- **Written request**:
Copy each line exactly. Leave nothing out.
## Start
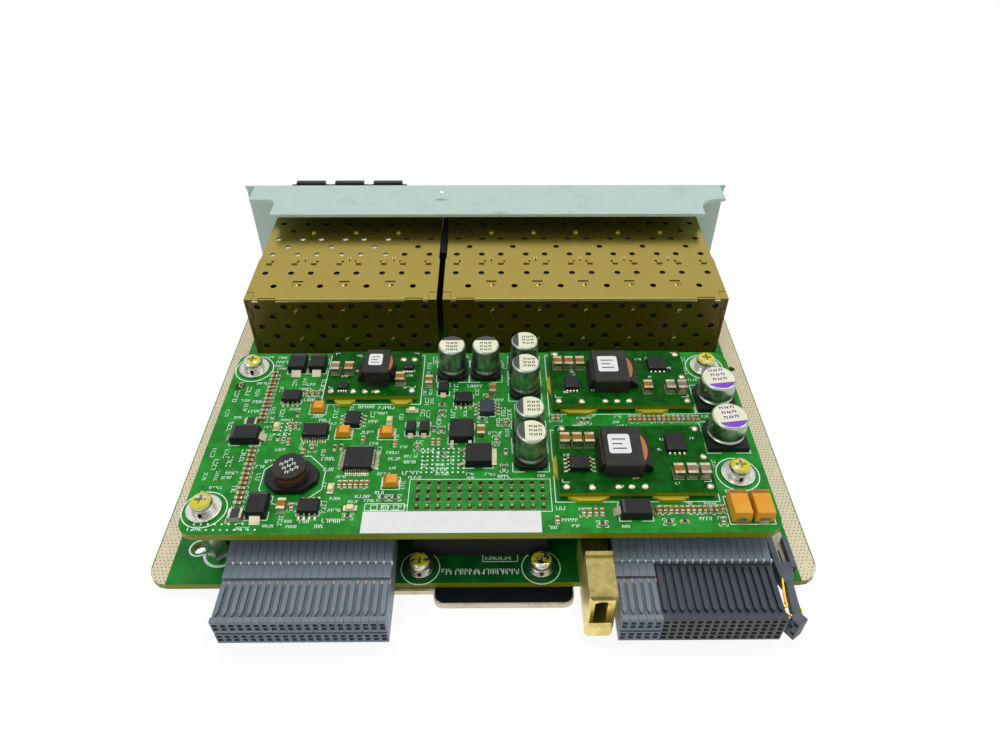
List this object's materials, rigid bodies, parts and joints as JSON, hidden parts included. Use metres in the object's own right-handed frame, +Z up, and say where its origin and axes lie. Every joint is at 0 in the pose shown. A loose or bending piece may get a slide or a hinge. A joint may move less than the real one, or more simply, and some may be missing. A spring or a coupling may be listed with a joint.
{
  "type": "switch line card",
  "caption": "Network switch card: stacked perforated port cages behind a bent steel panel, a raised power board with converter modules, and edge connectors for a backplane.",
  "frame": {"origin": "bottom centre of the box round the whole card", "axes": "+X across the card, +Y from the backplane edge to the front panel, +Z up from the component side of the main board"},
  "size_m": [0.1698, 0.1712, 0.0342],
  "materials": {
    "main_board": "green solder resist over glass-fibre laminate",
    "power_board": "green solder resist over glass-fibre laminate",
    "converter_board": "dark green solder resist",
    "panel_steel": "galvanised",
    "plate_steel": "nickel plated",
    "fastener_steel": "zinc plated",
    "cage_sheet": "nickel-silver sheet",
    "black_film": "smooth",
    "black_plastic": "moulded",
    "plug_rubber": "matt",
    "connector_plastic": "slate moulding",
    "contact_metal": "gold plated",
    "guide_metal": "die-cast, plated",
    "solder": "tinned",
    "label_paper": "printed label left blank",
    "can_aluminium": "coated can",
    "ferrite": "fired, dark",
    "coil_former": "taped winding",
    "copper_wire": "enamelled copper",
    "capacitor_ceramic": "brown body with tinned ends",
    "yellow_pad": "insulating pad",
    "orange_plastic": "moulded",
    "resistor_body": "dark glaze",
    "lamp_lens": "pale lens"
  },
  "bodies": {
    "root": {"main_board": "main_board", "power_board": "power_board", "front_panel": "panel_steel", "stiffener_plate": "plate_steel", "insulating_film": "black_film", "standoffs": "fastener_steel", "board_screws": "fastener_steel", "spring_washers": "fastener_steel", "flat_washers": "fastener_steel", "left_cage_body": "cage_sheet", "left_cage_cover": "cage_sheet", "left_cage_rear": "cage_sheet", "left_cage_dividers": "cage_sheet", "left_cage_spacers": "cage_sheet", "right_cage_body": "cage_sheet", "right_cage_cover": "cage_sheet", "right_cage_rear": "cage_sheet", "right_cage_dividers": "cage_sheet", "right_cage_spacers": "cage_sheet", "left_port_connectors": "black_plastic", "right_port_connectors": "black_plastic", "port_plugs": "plug_rubber", "left_connector_faces": "connector_plastic", "left_connector_wafers": "connector_plastic", "right_connector_faces": "connector_plastic", "right_connector_housing": "connector_plastic", "right_connector_wafers": "connector_plastic", "broken_wafer_frame": "connector_plastic", "broken_wafer_arm": "connector_plastic", "bent_contacts": "contact_metal", "guide_block": "guide_metal", "header_socket": "black_plastic", "header_pins": "solder", "board_label": "label_paper", "electrolytic_cans": "can_aluminium", "polymer_cans": "can_aluminium", "can_bases": "black_plastic", "rear_converter_board": "converter_board", "front_converter_board": "converter_board", "left_converter_board": "converter_board", "converter_cores": "ferrite", "converter_coils": "coil_former", "converter_chips": "black_plastic", "converter_capacitors": "capacitor_ceramic", "converter_pins": "solder", "converter_pads": "yellow_pad", "choke_core": "ferrite", "choke_base": "black_plastic", "choke_coil": "copper_wire", "tantalum_capacitors": "orange_plastic", "control_chip": "black_plastic", "logic_chips": "black_plastic", "power_transistors": "black_plastic", "component_leads": "solder", "rectifier_diodes": "black_plastic", "chip_capacitors": "capacitor_ceramic", "chip_resistors": "resistor_body", "indicator_lamps": "lamp_lens"}
  },
  "joints": []
}
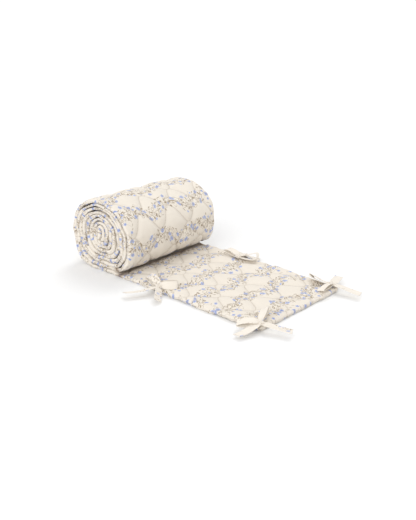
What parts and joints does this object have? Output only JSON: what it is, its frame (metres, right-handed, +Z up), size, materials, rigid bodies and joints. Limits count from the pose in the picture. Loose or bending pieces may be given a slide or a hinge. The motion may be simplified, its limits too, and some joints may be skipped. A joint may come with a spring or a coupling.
{
  "type": "crib bumper",
  "caption": "Quilted fabric crib bumper, rolled up with its last stretch lying flat, with fabric ties in bows on its long edges.",
  "frame": {"origin": "on the band's underside, below the core of the roll and half way across the width", "axes": "+X along the band from the roll to its flat end, Y across the band's width with the open end of the winding facing -Y, +Z up"},
  "size_m": [0.6828, 0.4227, 0.1794],
  "materials": {
    "printed_quilt": "matte cotton, cream with small blue blossoms on brown vines, quilted in onion-shaped waves",
    "tie_cloth": "matte cotton, cream with a blossom here and there"
  },
  "bodies": {
    "root": {"quilted_band": "printed_quilt", "tie_near_middle": "tie_cloth", "tie_near_corner": "tie_cloth", "tie_far_corner": "tie_cloth", "tie_far_middle": "tie_cloth"}
  },
  "joints": []
}
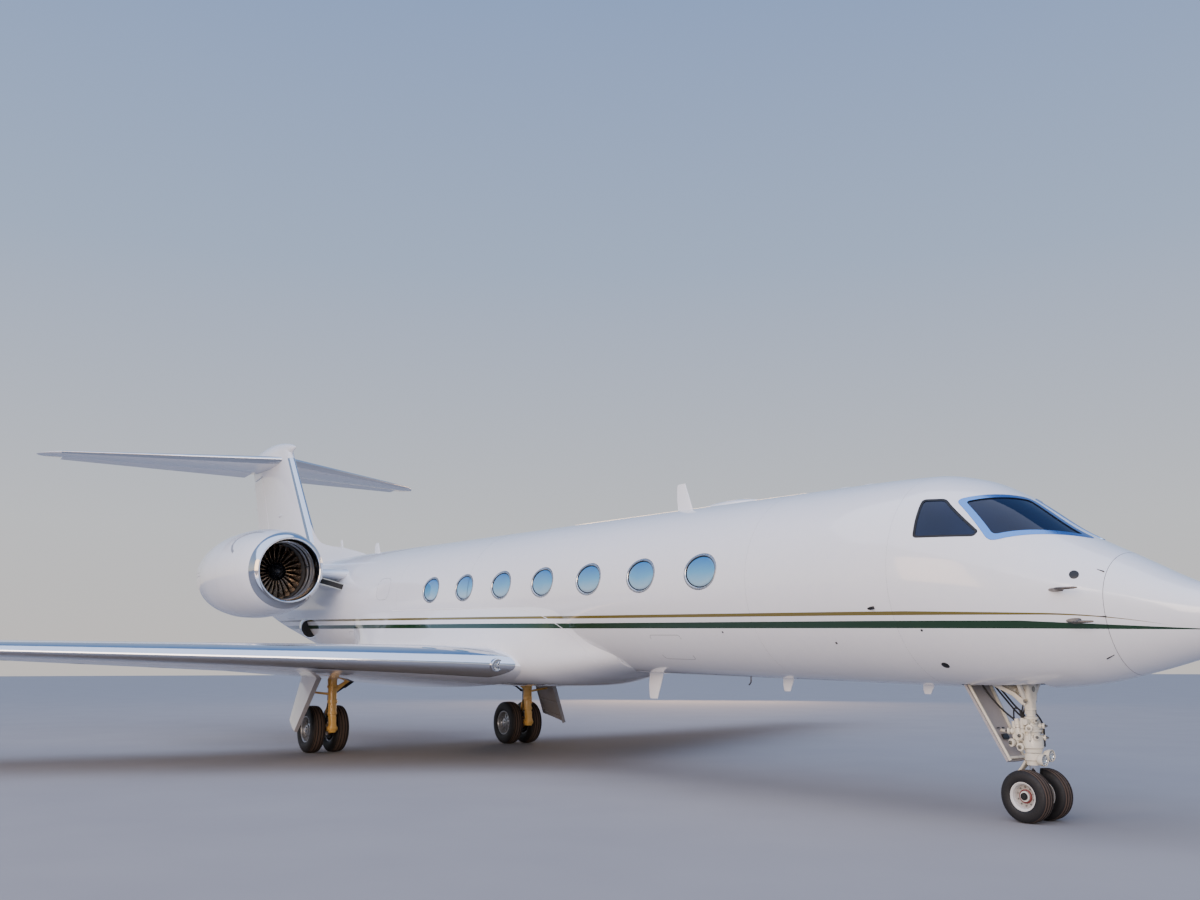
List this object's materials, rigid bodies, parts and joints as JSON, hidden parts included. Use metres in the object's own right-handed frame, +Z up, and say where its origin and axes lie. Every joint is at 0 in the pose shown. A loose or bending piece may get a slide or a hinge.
## End
- **Answer to this exercise**:
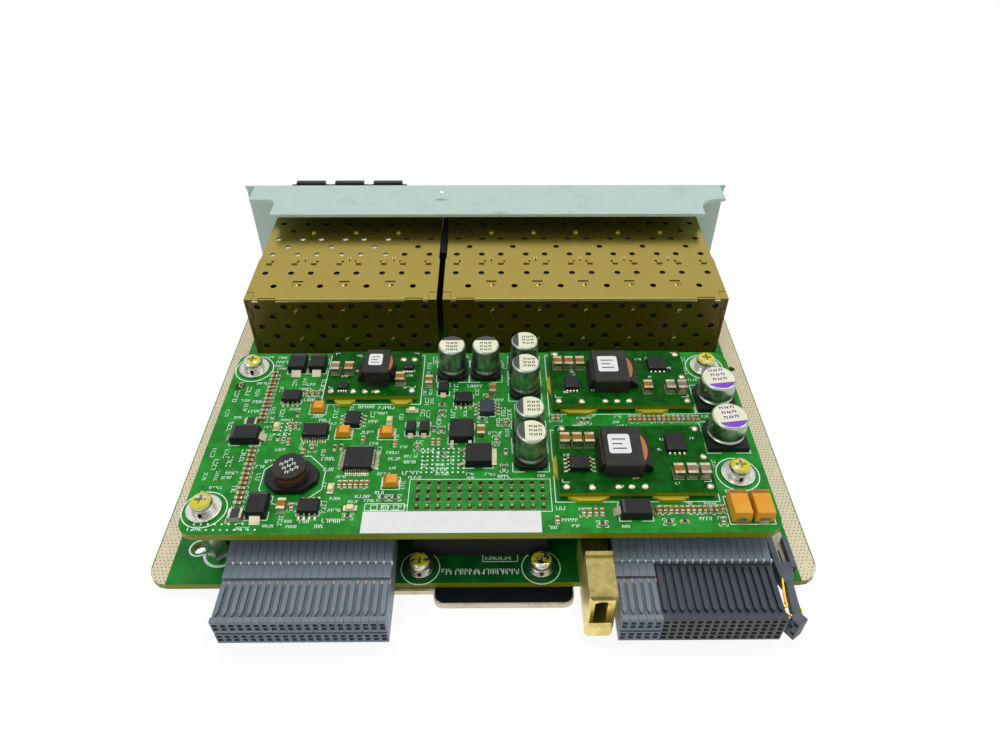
List this object's materials, rigid bodies, parts and joints as JSON, hidden parts included. Use metres in the object's own right-handed frame, +Z up, and say where its origin and axes lie. Every joint is at 0 in the pose shown. A loose or bending piece may get a slide or a hinge. A joint may move less than the real one, or more simply, and some may be missing. A spring or a coupling may be listed with a joint.
{
  "type": "switch line card",
  "caption": "Network switch card: stacked perforated port cages behind a bent steel panel, a raised power board with converter modules, and edge connectors for a backplane.",
  "frame": {"origin": "bottom centre of the box round the whole card", "axes": "+X across the card, +Y from the backplane edge to the front panel, +Z up from the component side of the main board"},
  "size_m": [0.1698, 0.1712, 0.0342],
  "materials": {
    "main_board": "green solder resist over glass-fibre laminate",
    "power_board": "green solder resist over glass-fibre laminate",
    "converter_board": "dark green solder resist",
    "panel_steel": "galvanised",
    "plate_steel": "nickel plated",
    "fastener_steel": "zinc plated",
    "cage_sheet": "nickel-silver sheet",
    "black_film": "smooth",
    "black_plastic": "moulded",
    "plug_rubber": "matt",
    "connector_plastic": "slate moulding",
    "contact_metal": "gold plated",
    "guide_metal": "die-cast, plated",
    "solder": "tinned",
    "label_paper": "printed label left blank",
    "can_aluminium": "coated can",
    "ferrite": "fired, dark",
    "coil_former": "taped winding",
    "copper_wire": "enamelled copper",
    "capacitor_ceramic": "brown body with tinned ends",
    "yellow_pad": "insulating pad",
    "orange_plastic": "moulded",
    "resistor_body": "dark glaze",
    "lamp_lens": "pale lens"
  },
  "bodies": {
    "root": {"main_board": "main_board", "power_board": "power_board", "front_panel": "panel_steel", "stiffener_plate": "plate_steel", "insulating_film": "black_film", "standoffs": "fastener_steel", "board_screws": "fastener_steel", "spring_washers": "fastener_steel", "flat_washers": "fastener_steel", "left_cage_body": "cage_sheet", "left_cage_cover": "cage_sheet", "left_cage_rear": "cage_sheet", "left_cage_dividers": "cage_sheet", "left_cage_spacers": "cage_sheet", "right_cage_body": "cage_sheet", "right_cage_cover": "cage_sheet", "right_cage_rear": "cage_sheet", "right_cage_dividers": "cage_sheet", "right_cage_spacers": "cage_sheet", "left_port_connectors": "black_plastic", "right_port_connectors": "black_plastic", "port_plugs": "plug_rubber", "left_connector_faces": "connector_plastic", "left_connector_wafers": "connector_plastic", "right_connector_faces": "connector_plastic", "right_connector_housing": "connector_plastic", "right_connector_wafers": "connector_plastic", "broken_wafer_frame": "connector_plastic", "broken_wafer_arm": "connector_plastic", "bent_contacts": "contact_metal", "guide_block": "guide_metal", "header_socket": "black_plastic", "header_pins": "solder", "board_label": "label_paper", "electrolytic_cans": "can_aluminium", "polymer_cans": "can_aluminium", "can_bases": "black_plastic", "rear_converter_board": "converter_board", "front_converter_board": "converter_board", "left_converter_board": "converter_board", "converter_cores": "ferrite", "converter_coils": "coil_former", "converter_chips": "black_plastic", "converter_capacitors": "capacitor_ceramic", "converter_pins": "solder", "converter_pads": "yellow_pad", "choke_core": "ferrite", "choke_base": "black_plastic", "choke_coil": "copper_wire", "tantalum_capacitors": "orange_plastic", "control_chip": "black_plastic", "logic_chips": "black_plastic", "power_transistors": "black_plastic", "component_leads": "solder", "rectifier_diodes": "black_plastic", "chip_capacitors": "capacitor_ceramic", "chip_resistors": "resistor_body", "indicator_lamps": "lamp_lens"}
  },
  "joints": []
}
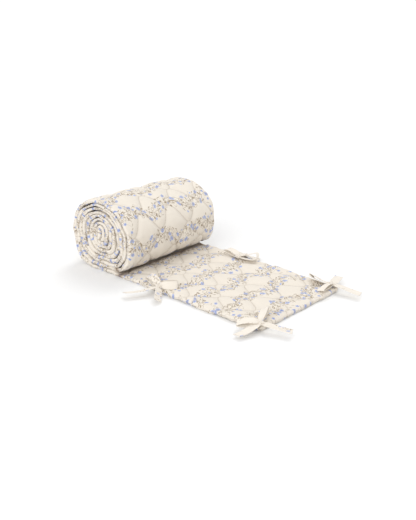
What parts and joints does this object have? Output only JSON: what it is, its frame (metres, right-handed, +Z up), size, materials, rigid bodies and joints. Limits count from the pose in the picture. Loose or bending pieces may be given a slide or a hinge. The motion may be simplified, its limits too, and some joints may be skipped. A joint may come with a spring or a coupling.
{
  "type": "crib bumper",
  "caption": "Quilted fabric crib bumper, rolled up with its last stretch lying flat, with fabric ties in bows on its long edges.",
  "frame": {"origin": "on the band's underside, below the core of the roll and half way across the width", "axes": "+X along the band from the roll to its flat end, Y across the band's width with the open end of the winding facing -Y, +Z up"},
  "size_m": [0.6828, 0.4227, 0.1794],
  "materials": {
    "printed_quilt": "matte cotton, cream with small blue blossoms on brown vines, quilted in onion-shaped waves",
    "tie_cloth": "matte cotton, cream with a blossom here and there"
  },
  "bodies": {
    "root": {"quilted_band": "printed_quilt", "tie_near_middle": "tie_cloth", "tie_near_corner": "tie_cloth", "tie_far_corner": "tie_cloth", "tie_far_middle": "tie_cloth"}
  },
  "joints": []
}
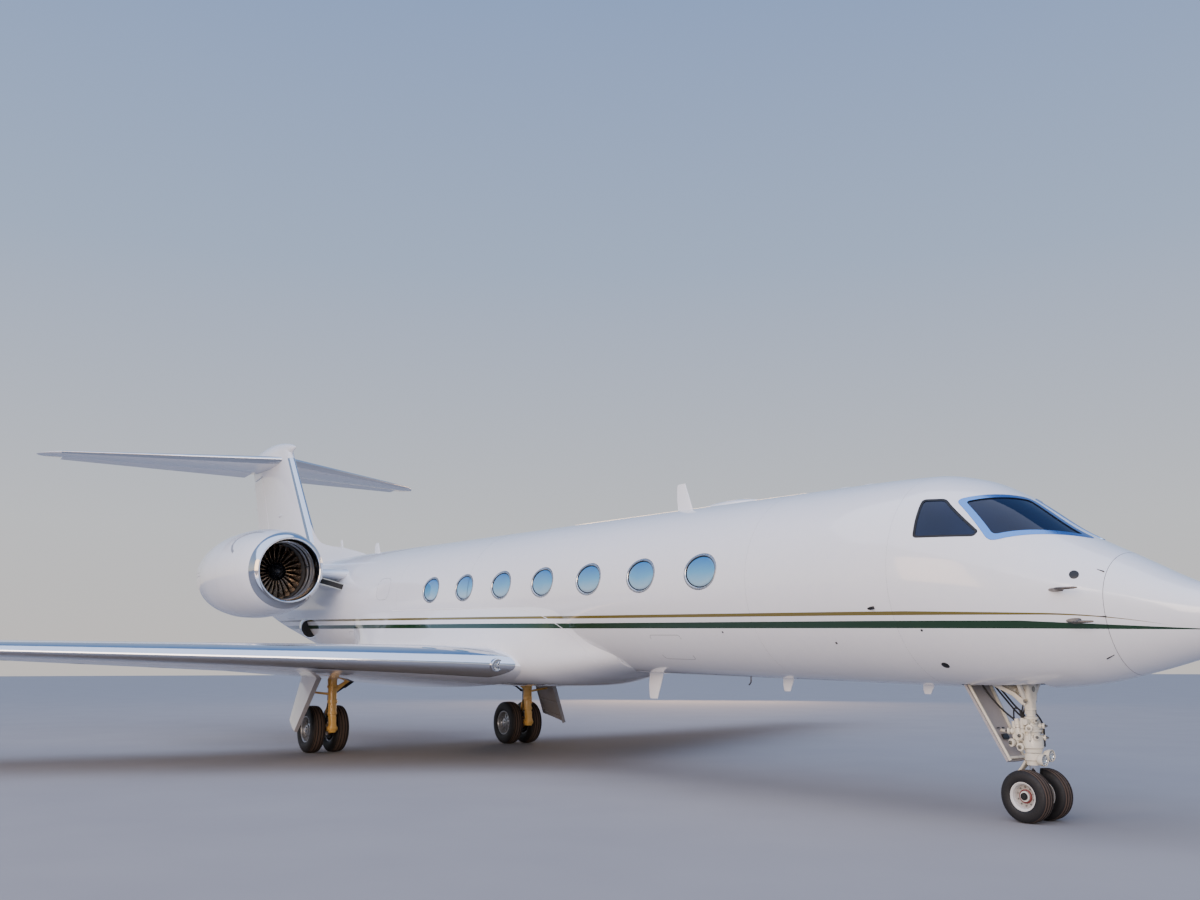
List this object's materials, rigid bodies, parts and joints as JSON, hidden parts included. Use metres in the object's own right-handed frame, +Z up, and say where its origin and axes lie. Every joint is at 0 in the pose shown. A loose or bending piece may get a slide or a hinge.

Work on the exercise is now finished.